Jueves, 12 de julio de 2012 | Hoy
Por Jorge Isaías
Alguna vez escribí que en aquellos tiempos los amaneceres eran altos.
En realidad lo que yo trataba de establecer, de ubicar en la pertinacia de mi memoria, es que en aquellos buenos tiempos el cielo estaba atravesado por el vuelo libre de los pájaros.
Ese vuelo, ese libre vuelo, esa libertad, era la nuestra pese a las mil carencias en las que, hoy adultos, todos coincidimos. Pero también estamos contestes de una obviedad: la vida era más simple y éramos muy felices con muy poco.
Si en aquel tiempo nos hubieran narrado esta complejidad de la dura vida actual, habríamos creído que era una fantasía futurista de algún adulto loco.
Eran tiempos, por decirlo de algún modo, límpidos e ingenuos para la población menuda que circulaba por un pequeño rincón de la llanura donde todos los pueblos son idénticos o al menos similares y bastante coincidentes con las historias que se cruzan y que pronto se transforman en leyendas y se repiten casi con sus puntos y sus comas generación tras otra y forman, digamos así, el patrimonio de la cultura popular de un pueblo.
Y volviendo a pensar en los numerosos pájaros que se han ido para siempre, o tal vez migrado hacia otras tierras más benignas, quiero resaltar que para nosotros tenían un valor y una importancia superlativa. Pájaros cazábamos, pájaros tratábamos de capturar con mil estrategias y astucias no tan refinadas a veces. Y pájaros veíamos volar tan alto, como los sueños nuestros cuando nos levantábamos ya que nos despertaban sus trinos.
Y al atardecer nos seducían sus gorjeos y murmullos en los paraísos y "siempreverdes" cuando ellos mismos llamaban su propio sueño.
Por todo esto es que cuando Paco Olaviaga compró su camión y comenzó a viajar hacia distintos puntos del país, en especial al Norte, fue cuando nosotros estuvimos más cerca del asombro.
Don Paco, como lo llamábamos nosotros, construyó una gran jaula o pajarera (el jaulón, decíamos nosotros) en el patio de su casa, muy cerca de la calle y comenzó a traer las especias más bellas y variadas de las que nuestra imaginación podría haber supuesto.

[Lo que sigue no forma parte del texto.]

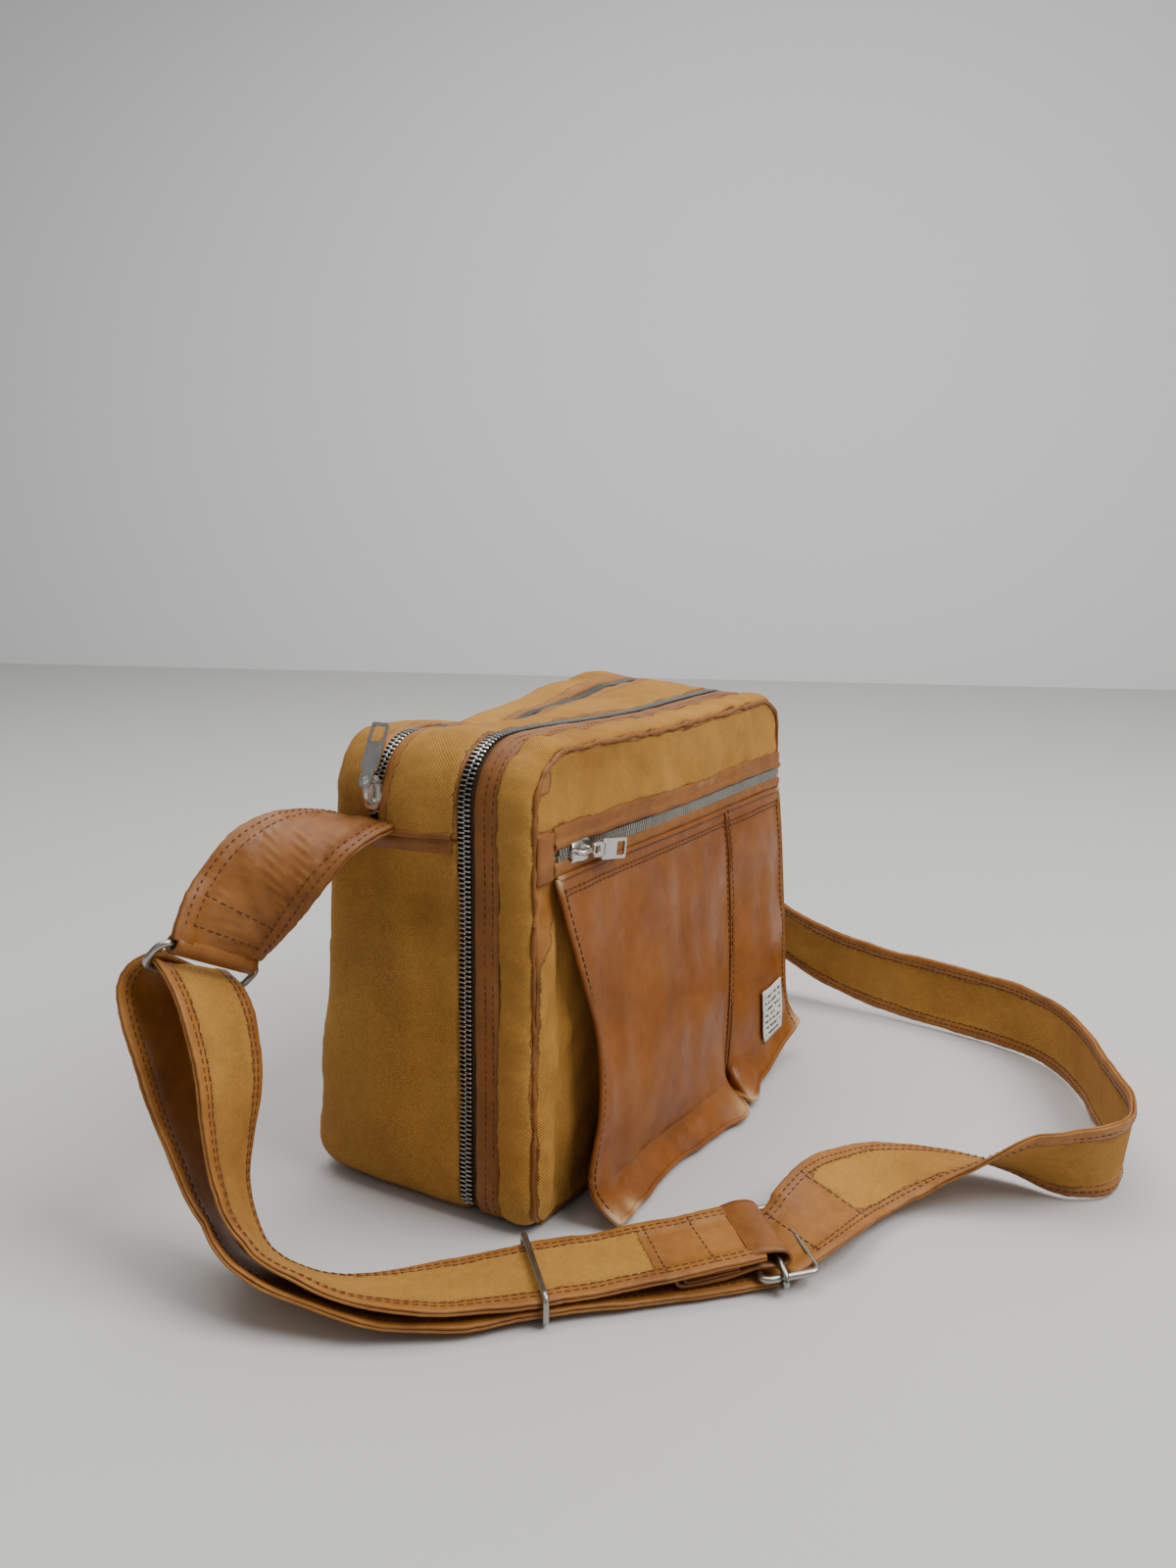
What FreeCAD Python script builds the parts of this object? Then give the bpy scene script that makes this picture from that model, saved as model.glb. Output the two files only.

Desde un tucán picudo y silencioso hasta un papagayo rojo y verde tornasolado, carpinteros, paraguayitos, canarios de colores no convencionales e incluso los amarillos que nosotros ya conocíamos, hasta un flamenco enano color rojo violento que permanecía eternamente parado en una pata. La variedad era tal que ya no recuerdo los nombres por el cual le inquiríamos cada vez que él salía de su casa y nosotros estábamos arremolinados y quietos por el asombro y la dicha, que a veces son una misma cosa.
El jaulón de don Paco en aquellos tiempos era un atractivo turístico del pueblo, en especial para la población menuda que torcía el destino de sus mandados para quedar largo rato azorada observando como en misa esa maravilla del reino animal. El éxito que fue tal que hasta las maestras llevaban a los más pequeños a regocijar sus ojos ante tanto esplendor de canto y colorido.
Justo al lado donde vivían don Paco Olaviaga y su familia tenían los hermanos Spizzo su sastrería. Como todos sabemos, los sastres y los relojeros han sido una especie de conspiradores líricos, tal vez por la característica del oficio, proclive a la tertulia y al conciliábulo y al chisme político.
Al llegar a la adolescencia nuestros intereses cambiaron como nuestros cuerpos, y trocamos entonces las visitas al jaulón de Paco por la charla en la sastrería de Omar Spizzo a quien ayudaba su hermano Pedrito, un héroe del siete a dos de aquel clásico que todos recordamos,
Como corresponde a dos sastres, vestían a la moda, pero Omar calzaba bigotes a lo Alfredo Palacios, su ídolo admirado y llevaba sobre sus hombros una manta de vicuña para remarcar pertenencia política.
Un chico de la barra, Chorchi López, era aprendiz en la sastrería de Omar, a quien una vez le oyó contar sobre el derrocamiento de Yrigoyen.
-Vaya tranquilo amigo que todo se va a arreglar, dijo Omar que había aconsejado el Peludo, cuando le fueron a advertir que Uriburu conspiraba.
Esa frase recuerdo de aquellos tiempos en que habíamos cambiado el luminoso jaulón de Paco por la sastrería de Omar.
Y nosotros tal vez no nos parábamos más a oír cantar pájaros y hoy me pesa un poco.
Cuando de todo aquello no nos queda nada.